La priorità per una classe dirigente all’altezza dei tempi dovrebbe essere questa. Impegnarsi per ricostruire spazi, luoghi e modalità per sperimentare in modo pratico la capacità di aspirare a un futuro condiviso. Luoghi intermedi, una volta tipici delle fabbriche e della solidarietà di classe, oggi diffusi e radicati nei territori, dalle periferie alle aree interne, nei luoghi dello sfruttamento e in quelli dell’innovazione sociale, dalle nuove forme associative a ciò che resta di quelle tradizionali, ma anche nei luoghi della produzione della riproduzione.
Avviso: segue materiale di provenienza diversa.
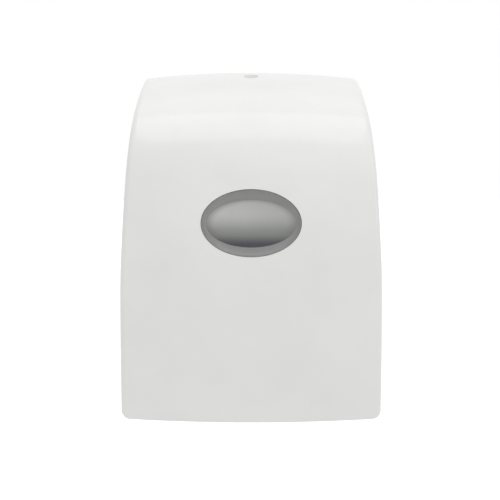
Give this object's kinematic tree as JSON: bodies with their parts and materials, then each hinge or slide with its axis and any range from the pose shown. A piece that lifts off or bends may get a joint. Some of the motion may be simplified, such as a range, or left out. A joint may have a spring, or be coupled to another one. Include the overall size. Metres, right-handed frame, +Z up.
{
  "type": "lever paper towel dispenser",
  "caption": "Wall-mounted roll towel dispenser with a bowed white cover, an oval smoked window and a push lever under its front edge.",
  "frame": {"origin": "on the wall plane, at the middle of the back plate's lower edge, level with the cover's lower edge", "axes": "+X to the user's right, +Y into the wall, +Z up"},
  "size_m": [0.33, 0.24, 0.4716],
  "materials": {
    "white_abs": "gloss moulded white ABS",
    "smoke_lens": "smoked translucent acrylic",
    "grey_abs": "fine-textured light grey ABS",
    "dark_abs": "dark grey ABS",
    "acetal": "natural acetal",
    "zinc_steel": "zinc-plated steel",
    "spring_steel": "spring steel",
    "stainless": "brushed stainless",
    "black_rubber": "moulded rubber",
    "paper_roll": "white paper towel",
    "cardboard": "spiral-wound cardboard"
  },
  "bodies": {
    "chassis": {"back_plate": "grey_abs", "hinge_pins": "zinc_steel", "left_side_frame": "grey_abs", "right_side_frame": "grey_abs", "frame_screws": "zinc_steel", "base_tray": "grey_abs", "tray_screws": "zinc_steel", "rear_paper_guide": "grey_abs", "guide_screws": "zinc_steel", "front_paper_guide": "grey_abs", "tear_bar": "stainless", "tear_bar_screws": "zinc_steel", "left_shaft_bush": "acetal", "right_shaft_bush": "acetal", "lever_pivot_pins": "zinc_steel", "lever_pin_clips": "spring_steel", "idler_stud": "zinc_steel", "idler_clip": "spring_steel", "pinch_pivot_pins": "zinc_steel", "pinch_springs": "spring_steel", "lever_spring_post": "zinc_steel", "lever_spring": "spring_steel", "left_roll_arm": "grey_abs", "right_arm_bracket": "grey_abs", "arm_pivot_pin": "zinc_steel", "arm_screws": "zinc_steel", "lock_strike": "zinc_steel", "strike_screw": "zinc_steel", "towel_web": "paper_roll"},
    "cover": {"front_cover": "white_abs", "window_lens": "smoke_lens", "window_screws": "zinc_steel", "lock_housing": "white_abs", "lock_nut": "zinc_steel"},
    "lock": {"lock_plug": "white_abs", "lock_cam": "zinc_steel", "cam_screw": "zinc_steel"},
    "lever": {"feed_lever": "dark_abs", "lever_pad": "black_rubber", "lever_sector_gear": "acetal", "sector_screws": "zinc_steel"},
    "idler": {"idler_gear": "acetal"},
    "pinion": {"clutch_pinion": "acetal", "one_way_clutch": "zinc_steel"},
    "feed_roller": {"feed_shaft": "zinc_steel", "feed_roller_core": "dark_abs", "feed_roller_sleeves": "black_rubber", "feed_knob": "dark_abs", "shaft_clips": "spring_steel"},
    "pinch_arm": {"pinch_frame": "grey_abs"},
    "pinch_roller": {"pinch_axle": "zinc_steel", "pinch_rollers": "black_rubber"},
    "roll": {"towel_roll": "paper_roll", "roll_core": "cardboard", "left_core_hub": "acetal", "right_core_hub": "acetal"},
    "right_arm": {"right_roll_arm": "grey_abs"}
  },
  "joints": [
    {"name": "cover_hinge", "type": "hinge", "parent": "chassis", "child": "cover", "pos_m": [0, -0.014, 0.014], "axis": [1, 0, 0], "range_deg": [0, 85]},
    {"name": "lock_turn", "type": "hinge", "parent": "cover", "child": "lock", "pos_m": [0, -0.024, 0.43], "axis": [0, 0, 1], "range_deg": [0, 90]},
    {"name": "lever_push", "type": "hinge", "parent": "chassis", "child": "lever", "pos_m": [0, -0.131, 0.129], "axis": [1, 0, 0], "range_deg": [0, 20], "stiffness_Nm_per_rad": 1, "springref_deg": -17.19, "deforming": ["lever_spring"]},
    {"name": "idler_spin", "type": "hinge", "parent": "chassis", "child": "idler", "pos_m": [0.118, -0.06043, 0.11919], "axis": [1, 0, 0], "range_deg": [-108, 1]},
    {"name": "pinion_spin", "type": "hinge", "parent": "chassis", "child": "pinion", "pos_m": [0.118, -0.062, 0.098], "axis": [1, 0, 0], "range_deg": [-1, 121]},
    {"name": "feed_spin", "type": "hinge", "parent": "chassis", "child": "feed_roller", "pos_m": [0, -0.062, 0.098], "axis": [1, 0, 0], "continuous": true},
    {"name": "pinch_frame_open", "type": "hinge", "parent": "chassis", "child": "pinch_arm", "pos_m": [0, -0.112, 0.132], "axis": [-1, 0, 0], "range_deg": [0, 25], "stiffness_Nm_per_rad": 0.5, "springref_deg": -28.65, "deforming": ["pinch_springs"]},
    {"name": "pinch_spin", "type": "hinge", "parent": "pinch_arm", "child": "pinch_roller", "pos_m": [0, -0.1049, 0.098], "axis": [1, 0, 0], "continuous": true},
    {"name": "roll_spin", "type": "hinge", "parent": "chassis", "child": "roll", "pos_m": [0, -0.112, 0.268], "axis": [1, 0, 0], "continuous": true},
    {"name": "right_arm_swing", "type": "hinge", "parent": "chassis", "child": "right_arm", "pos_m": [0.1065, -0.014, 0.268], "axis": [0, 0, 1], "range_deg": [0, 12], "stiffness_Nm_per_rad": 0.8, "springref_deg": -22.92}
  ],
  "couplings": [
    {"joint": "idler_spin", "follows": "lever_push", "ratio": -5.3333},
    {"joint": "pinion_spin", "follows": "lever_push", "ratio": 6},
    {"joint": "roll_spin", "follows": "feed_spin", "ratio": -0.34783},
    {"joint": "pinch_spin", "follows": "feed_spin", "ratio": -3.2}
  ]
}
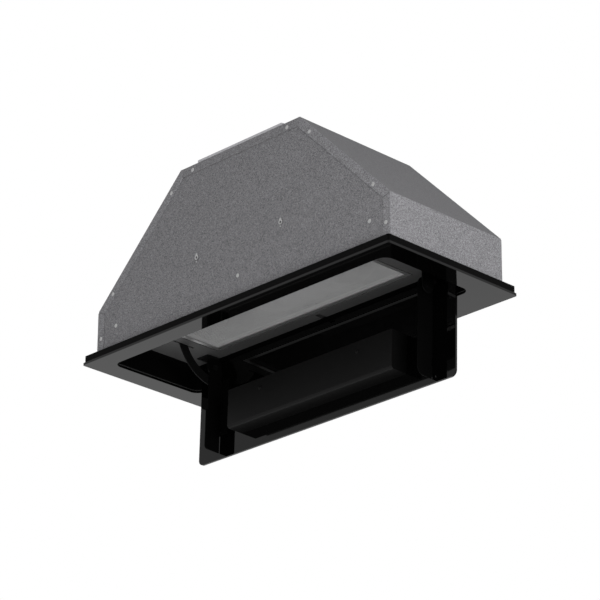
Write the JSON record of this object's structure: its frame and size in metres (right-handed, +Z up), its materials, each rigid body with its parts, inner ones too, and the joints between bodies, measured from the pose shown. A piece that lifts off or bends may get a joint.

Luoghi intermedi capaci di intercettare la domanda di cittadinanza e il policentrismo territoriale, normativo ed esperienziale, caratterizzato da bisogni in parte simili e in parte unici. Un lavoro lungo e faticoso di costruzione politica e istituzionale che non si risolve con una cena tra amici, i cui effetti benefici si potranno vedere solo nel tempo e che, se mai ci saranno, potranno in futuro costituire le basi sociali per una nuova domanda di sinistra.